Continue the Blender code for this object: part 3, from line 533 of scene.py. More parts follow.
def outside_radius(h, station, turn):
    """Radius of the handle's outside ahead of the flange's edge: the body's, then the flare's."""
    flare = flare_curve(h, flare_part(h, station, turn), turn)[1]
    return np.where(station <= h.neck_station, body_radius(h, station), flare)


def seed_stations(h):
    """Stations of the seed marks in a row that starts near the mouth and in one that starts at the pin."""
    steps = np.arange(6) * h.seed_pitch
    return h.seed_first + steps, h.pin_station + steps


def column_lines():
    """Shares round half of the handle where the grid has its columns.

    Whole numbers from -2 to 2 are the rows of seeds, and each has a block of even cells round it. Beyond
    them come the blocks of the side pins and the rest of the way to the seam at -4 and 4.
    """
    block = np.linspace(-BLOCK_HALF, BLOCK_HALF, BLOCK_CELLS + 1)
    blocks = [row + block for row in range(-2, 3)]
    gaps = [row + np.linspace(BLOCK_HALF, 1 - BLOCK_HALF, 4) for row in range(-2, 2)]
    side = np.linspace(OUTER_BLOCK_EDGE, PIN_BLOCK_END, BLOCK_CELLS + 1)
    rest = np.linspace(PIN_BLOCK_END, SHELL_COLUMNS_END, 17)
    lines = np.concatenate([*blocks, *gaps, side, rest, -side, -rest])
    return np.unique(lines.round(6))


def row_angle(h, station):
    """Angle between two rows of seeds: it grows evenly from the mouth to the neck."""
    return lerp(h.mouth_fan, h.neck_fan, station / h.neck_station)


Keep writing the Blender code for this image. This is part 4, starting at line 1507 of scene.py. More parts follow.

# Task objective:
Please restate the data word for word, every record included.

# Output for this exercise:
Continue the Blender code for this object: part 3, from line 533 of scene.py. More parts follow.
def outside_radius(h, station, turn):
    """Radius of the handle's outside ahead of the flange's edge: the body's, then the flare's."""
    flare = flare_curve(h, flare_part(h, station, turn), turn)[1]
    return np.where(station <= h.neck_station, body_radius(h, station), flare)


def seed_stations(h):
    """Stations of the seed marks in a row that starts near the mouth and in one that starts at the pin."""
    steps = np.arange(6) * h.seed_pitch
    return h.seed_first + steps, h.pin_station + steps


def column_lines():
    """Shares round half of the handle where the grid has its columns.

    Whole numbers from -2 to 2 are the rows of seeds, and each has a block of even cells round it. Beyond
    them come the blocks of the side pins and the rest of the way to the seam at -4 and 4.
    """
    block = np.linspace(-BLOCK_HALF, BLOCK_HALF, BLOCK_CELLS + 1)
    blocks = [row + block for row in range(-2, 3)]
    gaps = [row + np.linspace(BLOCK_HALF, 1 - BLOCK_HALF, 4) for row in range(-2, 2)]
    side = np.linspace(OUTER_BLOCK_EDGE, PIN_BLOCK_END, BLOCK_CELLS + 1)
    rest = np.linspace(PIN_BLOCK_END, SHELL_COLUMNS_END, 17)
    lines = np.concatenate([*blocks, *gaps, side, rest, -side, -rest])
    return np.unique(lines.round(6))


def row_angle(h, station):
    """Angle between two rows of seeds: it grows evenly from the mouth to the neck."""
    return lerp(h.mouth_fan, h.neck_fan, station / h.neck_station)


Keep writing the Blender code for this image. This is part 4, starting at line 1507 of scene.py. More parts follow.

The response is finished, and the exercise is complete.